**Data extract:**

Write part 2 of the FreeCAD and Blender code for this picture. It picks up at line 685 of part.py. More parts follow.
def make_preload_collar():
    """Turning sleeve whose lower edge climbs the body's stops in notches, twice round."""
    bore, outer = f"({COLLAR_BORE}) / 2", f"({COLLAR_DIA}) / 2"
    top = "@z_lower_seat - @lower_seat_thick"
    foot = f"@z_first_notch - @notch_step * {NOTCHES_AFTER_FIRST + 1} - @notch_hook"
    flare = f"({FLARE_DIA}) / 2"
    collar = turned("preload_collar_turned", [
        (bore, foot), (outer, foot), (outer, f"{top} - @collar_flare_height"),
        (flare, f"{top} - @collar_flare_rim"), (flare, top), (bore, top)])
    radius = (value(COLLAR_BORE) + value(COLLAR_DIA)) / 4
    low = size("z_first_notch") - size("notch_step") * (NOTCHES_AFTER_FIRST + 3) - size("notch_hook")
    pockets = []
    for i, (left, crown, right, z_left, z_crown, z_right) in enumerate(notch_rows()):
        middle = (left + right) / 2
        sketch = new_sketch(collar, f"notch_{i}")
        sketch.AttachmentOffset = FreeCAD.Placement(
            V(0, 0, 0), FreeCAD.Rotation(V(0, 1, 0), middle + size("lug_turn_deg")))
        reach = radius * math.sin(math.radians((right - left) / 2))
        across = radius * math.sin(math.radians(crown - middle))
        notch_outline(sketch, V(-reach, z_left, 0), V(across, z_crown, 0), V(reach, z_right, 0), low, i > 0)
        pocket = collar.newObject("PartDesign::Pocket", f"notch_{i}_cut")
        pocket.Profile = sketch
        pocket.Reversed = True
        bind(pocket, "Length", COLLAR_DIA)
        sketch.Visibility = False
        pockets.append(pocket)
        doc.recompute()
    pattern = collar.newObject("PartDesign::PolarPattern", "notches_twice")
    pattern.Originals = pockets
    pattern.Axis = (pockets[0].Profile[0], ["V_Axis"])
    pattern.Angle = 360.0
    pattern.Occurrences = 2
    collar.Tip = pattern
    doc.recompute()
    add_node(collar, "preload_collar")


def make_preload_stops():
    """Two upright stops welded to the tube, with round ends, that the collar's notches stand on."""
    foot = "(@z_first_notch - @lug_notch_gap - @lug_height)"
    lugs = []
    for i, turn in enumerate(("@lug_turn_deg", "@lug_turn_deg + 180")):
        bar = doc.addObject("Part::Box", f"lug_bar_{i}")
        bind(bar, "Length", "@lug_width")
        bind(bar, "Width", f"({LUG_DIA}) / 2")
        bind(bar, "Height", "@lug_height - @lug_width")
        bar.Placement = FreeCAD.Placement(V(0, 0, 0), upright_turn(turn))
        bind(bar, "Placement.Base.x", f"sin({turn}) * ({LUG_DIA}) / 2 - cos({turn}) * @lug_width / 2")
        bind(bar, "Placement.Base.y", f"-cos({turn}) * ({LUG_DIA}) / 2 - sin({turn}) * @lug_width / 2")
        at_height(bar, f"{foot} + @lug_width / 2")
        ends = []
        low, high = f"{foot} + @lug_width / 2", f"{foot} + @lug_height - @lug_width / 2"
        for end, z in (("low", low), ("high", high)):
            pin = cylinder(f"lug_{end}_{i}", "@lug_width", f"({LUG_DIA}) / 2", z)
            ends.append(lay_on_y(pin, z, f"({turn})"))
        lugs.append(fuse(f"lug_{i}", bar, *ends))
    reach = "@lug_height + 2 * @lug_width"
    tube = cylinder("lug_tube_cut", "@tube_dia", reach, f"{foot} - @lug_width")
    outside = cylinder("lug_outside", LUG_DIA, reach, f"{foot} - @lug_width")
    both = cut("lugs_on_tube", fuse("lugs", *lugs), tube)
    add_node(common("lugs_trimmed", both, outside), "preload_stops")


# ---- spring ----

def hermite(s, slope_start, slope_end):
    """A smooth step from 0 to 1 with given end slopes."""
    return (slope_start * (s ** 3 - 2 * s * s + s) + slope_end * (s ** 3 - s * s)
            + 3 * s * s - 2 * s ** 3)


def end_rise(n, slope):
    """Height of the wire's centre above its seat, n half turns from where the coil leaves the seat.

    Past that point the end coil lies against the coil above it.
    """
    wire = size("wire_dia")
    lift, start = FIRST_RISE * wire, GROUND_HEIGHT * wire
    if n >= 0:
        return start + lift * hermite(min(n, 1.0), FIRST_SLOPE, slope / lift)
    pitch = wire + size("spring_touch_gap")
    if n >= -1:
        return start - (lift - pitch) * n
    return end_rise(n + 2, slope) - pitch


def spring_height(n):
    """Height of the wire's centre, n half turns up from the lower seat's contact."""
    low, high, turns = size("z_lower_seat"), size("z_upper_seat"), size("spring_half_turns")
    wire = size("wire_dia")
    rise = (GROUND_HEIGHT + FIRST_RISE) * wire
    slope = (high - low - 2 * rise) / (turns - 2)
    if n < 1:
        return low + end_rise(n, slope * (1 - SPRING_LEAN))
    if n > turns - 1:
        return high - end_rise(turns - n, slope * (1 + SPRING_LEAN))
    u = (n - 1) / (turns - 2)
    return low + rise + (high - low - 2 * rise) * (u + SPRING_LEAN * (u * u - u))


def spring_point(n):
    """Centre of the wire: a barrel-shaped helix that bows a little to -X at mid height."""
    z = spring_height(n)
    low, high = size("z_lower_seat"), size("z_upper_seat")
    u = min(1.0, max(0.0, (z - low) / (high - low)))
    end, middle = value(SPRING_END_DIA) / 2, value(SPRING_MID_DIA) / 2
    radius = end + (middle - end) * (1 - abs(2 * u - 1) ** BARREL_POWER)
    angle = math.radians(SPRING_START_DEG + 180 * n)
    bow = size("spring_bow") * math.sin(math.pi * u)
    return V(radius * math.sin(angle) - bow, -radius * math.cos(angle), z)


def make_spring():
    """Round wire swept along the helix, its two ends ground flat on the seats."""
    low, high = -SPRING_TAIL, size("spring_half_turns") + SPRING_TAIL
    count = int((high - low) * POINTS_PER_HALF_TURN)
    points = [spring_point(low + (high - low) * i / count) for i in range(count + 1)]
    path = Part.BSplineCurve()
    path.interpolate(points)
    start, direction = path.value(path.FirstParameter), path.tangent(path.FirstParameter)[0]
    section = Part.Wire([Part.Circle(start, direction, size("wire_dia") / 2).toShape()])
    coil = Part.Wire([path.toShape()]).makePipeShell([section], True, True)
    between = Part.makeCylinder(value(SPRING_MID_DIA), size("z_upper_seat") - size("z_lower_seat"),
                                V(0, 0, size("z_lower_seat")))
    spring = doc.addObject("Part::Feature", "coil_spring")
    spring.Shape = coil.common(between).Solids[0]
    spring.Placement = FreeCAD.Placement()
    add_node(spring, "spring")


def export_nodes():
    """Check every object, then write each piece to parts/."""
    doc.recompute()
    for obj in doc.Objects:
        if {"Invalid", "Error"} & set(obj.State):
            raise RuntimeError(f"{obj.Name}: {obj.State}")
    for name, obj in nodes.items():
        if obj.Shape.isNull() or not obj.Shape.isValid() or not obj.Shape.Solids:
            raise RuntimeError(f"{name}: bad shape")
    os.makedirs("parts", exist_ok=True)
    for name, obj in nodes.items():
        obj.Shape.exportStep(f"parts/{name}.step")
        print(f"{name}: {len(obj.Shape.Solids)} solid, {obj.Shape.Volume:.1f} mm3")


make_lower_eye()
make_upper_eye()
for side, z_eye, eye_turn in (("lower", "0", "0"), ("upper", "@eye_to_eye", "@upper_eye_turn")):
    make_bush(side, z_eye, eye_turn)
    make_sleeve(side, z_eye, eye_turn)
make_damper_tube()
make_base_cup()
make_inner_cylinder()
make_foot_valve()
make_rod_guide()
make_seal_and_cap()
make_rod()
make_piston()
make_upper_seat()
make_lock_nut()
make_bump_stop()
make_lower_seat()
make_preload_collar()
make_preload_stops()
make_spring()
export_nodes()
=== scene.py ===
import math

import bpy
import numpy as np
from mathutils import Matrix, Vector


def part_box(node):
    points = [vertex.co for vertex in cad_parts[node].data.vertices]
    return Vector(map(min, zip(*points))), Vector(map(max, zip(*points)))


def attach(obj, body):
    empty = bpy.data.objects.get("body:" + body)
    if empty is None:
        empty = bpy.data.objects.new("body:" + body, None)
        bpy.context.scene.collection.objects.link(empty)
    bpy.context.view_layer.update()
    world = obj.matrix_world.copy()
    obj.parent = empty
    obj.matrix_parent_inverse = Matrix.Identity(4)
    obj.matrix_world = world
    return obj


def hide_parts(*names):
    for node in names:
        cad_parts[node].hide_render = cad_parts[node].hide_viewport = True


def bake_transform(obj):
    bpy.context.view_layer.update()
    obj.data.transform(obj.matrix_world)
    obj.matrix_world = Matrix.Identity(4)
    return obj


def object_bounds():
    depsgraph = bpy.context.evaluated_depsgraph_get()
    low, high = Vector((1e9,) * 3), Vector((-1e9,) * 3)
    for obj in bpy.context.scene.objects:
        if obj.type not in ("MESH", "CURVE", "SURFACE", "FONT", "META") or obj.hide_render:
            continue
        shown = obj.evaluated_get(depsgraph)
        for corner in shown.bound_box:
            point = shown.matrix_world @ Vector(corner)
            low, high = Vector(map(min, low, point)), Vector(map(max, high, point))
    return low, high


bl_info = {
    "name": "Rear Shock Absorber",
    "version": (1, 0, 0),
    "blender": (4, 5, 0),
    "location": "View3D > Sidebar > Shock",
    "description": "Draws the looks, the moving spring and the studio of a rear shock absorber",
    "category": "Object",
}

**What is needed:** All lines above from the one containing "make_lower_eye()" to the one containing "obj.data.transform(obj.matrix_world)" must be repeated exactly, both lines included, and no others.

**Response:**
make_lower_eye()
make_upper_eye()
for side, z_eye, eye_turn in (("lower", "0", "0"), ("upper", "@eye_to_eye", "@upper_eye_turn")):
    make_bush(side, z_eye, eye_turn)
    make_sleeve(side, z_eye, eye_turn)
make_damper_tube()
make_base_cup()
make_inner_cylinder()
make_foot_valve()
make_rod_guide()
make_seal_and_cap()
make_rod()
make_piston()
make_upper_seat()
make_lock_nut()
make_bump_stop()
make_lower_seat()
make_preload_collar()
make_preload_stops()
make_spring()
export_nodes()
=== scene.py ===
import math

import bpy
import numpy as np
from mathutils import Matrix, Vector


def part_box(node):
    points = [vertex.co for vertex in cad_parts[node].data.vertices]
    return Vector(map(min, zip(*points))), Vector(map(max, zip(*points)))


def attach(obj, body):
    empty = bpy.data.objects.get("body:" + body)
    if empty is None:
        empty = bpy.data.objects.new("body:" + body, None)
        bpy.context.scene.collection.objects.link(empty)
    bpy.context.view_layer.update()
    world = obj.matrix_world.copy()
    obj.parent = empty
    obj.matrix_parent_inverse = Matrix.Identity(4)
    obj.matrix_world = world
    return obj


def hide_parts(*names):
    for node in names:
        cad_parts[node].hide_render = cad_parts[node].hide_viewport = True


def bake_transform(obj):
    bpy.context.view_layer.update()
    obj.data.transform(obj.matrix_world)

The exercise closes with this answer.